— Это я должен просить прощения. Столько лет я боялся и недооценивал человека, достойного уважения. И теперь, когда я знаю тебя…
Отец перебил меня:
— Я раскаиваюсь за то, как жил, но еще и за то, что сделал с тобой. Так печально не знать о том, что у меня есть такой сын.
— И такой отец. Мне тоже жаль, что я ничего не сделал для того, чтоб узнать тебя получше. Прости меня.
Говорить дальше я не мог. Голос мой дрожал, из глаз текли слезы, они застили собой все.

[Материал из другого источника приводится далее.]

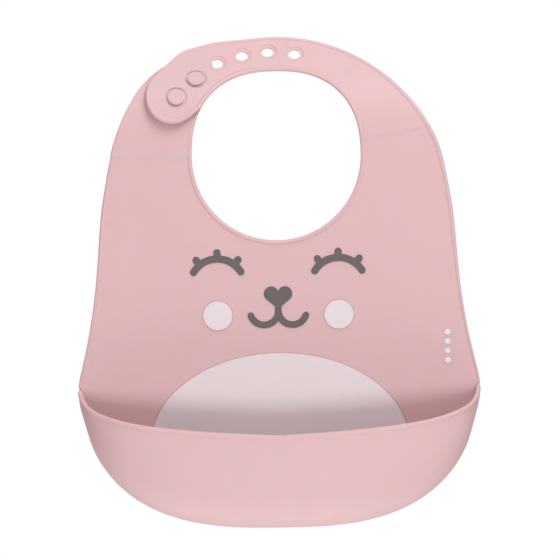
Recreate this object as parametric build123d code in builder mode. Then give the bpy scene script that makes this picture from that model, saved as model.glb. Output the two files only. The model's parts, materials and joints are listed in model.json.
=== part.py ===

Не в состоянии подобрать слова, я обнял отца, и мы оба замолчали.
Это был последний наш разговор.
22 декабря 1965 года он впал в кому и через несколько часов скончался. На бдения пришло множество людей, его и наших друзей, желавших отдать дань уважения, но он об этом никогда не узнает. А жаль: он бы гордился такими гостями.
— Как ты перенес смерть отца? — спросила Мария Виктория.
— Спокойно, потому что смог, наконец, сложить в голове картину и начать говорить. Но это было кажущееся спокойствие: конфликт с отцом напоминает о себе по сей день. Иногда он мне снится, мы спорим, ссоримся, он упрекает меня и поучает, его тень постоянно висит надо мной. Он ушел на тот свет, так и не обретя покоя, и со мной будет точно так же.
— А мать?
— Как и все вдовы, обнаружила лучшие его стороны, о которых никто не подозревал, и забыла о тех его качествах, которые при жизни терпеть не могла. Обожествление отца достигло такого уровня, что иногда мне казалось: не будь мы евреями, пришлось бы его канонизировать. Она так ценила его, потому что его больше не было рядом, считала, что с его уходом одиночество только усилилось. Жалобы только придавали ей сил.
— Я осталась одна-одинешенька, — все повторяла она. — Братья и сестры мои погибли, братья Шмилека погибли, а теперь и он меня оставил. Чего теперь ждать от жизни?
— У тебя двое детей, невестки, внуки. Арон и Бетя еще живы, — отвечал я ей на это. — Хватит себя хоронить.
— Арон? Да он все равно что мертвый. Никогда мне его не увидеть: мне и из Москвы едва позволили выехать, а вернуться и подавно не позволят. Москва — это тюрьма. Забудь об Ароне. Как же несправедливо: папа так нам нужен сейчас, а его больше нет.
— Смерть имеет удивительное влияние на людей, склонных к чувству вины, — отметил Хосе Мануэль.
— Несомненно. В Талмуде об этом тоже сказано. Приблизительно так: «Неделю будешь тужить о нем, месяц — восхвалять его, а плакать — год. Но тот, кто плачет об усопшем дольше года, плачет не о нём, а только о самом себе». Но эта мудрая мысль была чужда моей матери. Она оплакивала отца долгие годы, но так и не поняла, что оплакивает саму себя.
— Очень удачная формулировка, — заметил Хосе Мануэль, — ведь она описывает саму суть человека: погрузиться в забвение, чтоб превозмочь себя, и в память — чтобы выжить.
— В поисках морали ты становишься морализатором, — сыронизировала Мария Виктория.
— Со смертью я, можно сказать, на короткой ноге, и, тем не менее, она интригует и волнует меня. Думаешь, я не вправе о ней рассуждать? — спросил он скорее озадаченно, чем расстроенно.
Тут я вмешался, чтоб беседа не скатилась в пространные размышления:
— Смерть? Мы уже упоминали несколько раз этим вечером. Меня не пугает, как я умру и что со мной при этом произойдет. Воспоминания? Слезы? Я буду ничем, а для остальных пройду путь скорого забвения. Если и повезет стать прототипом для какой-то дружеской байки, то до тех пор, пока им не надоест рассказывать ее и выслушивать, тогда-то меня и похоронят окончательно.
— По истечении года или до того? — съязвила Мария Виктория.
— До, конечно. А ты что, веришь в чудеса? Через год уже нет времени думать об умерших. Талмуд создавался в давние времена, когда все на повозках ездили, а сейчас в нашем распоряжении сверхзвуковые самолеты. Те древние измерения времени нам уже не годятся. Вы, врачи, журите нас за то, что мы едим впопыхах, и вы правы. Мы все делаем впопыхах, хлещем жизнь залпом, и времени на то, чтоб посмаковать забвение ушедших, у нас нет.
— Ладно, пока мы совсем не забылись, хотелось бы узнать, ответил ли дядя Арон на твое письмо, — перебила меня Мария Виктория.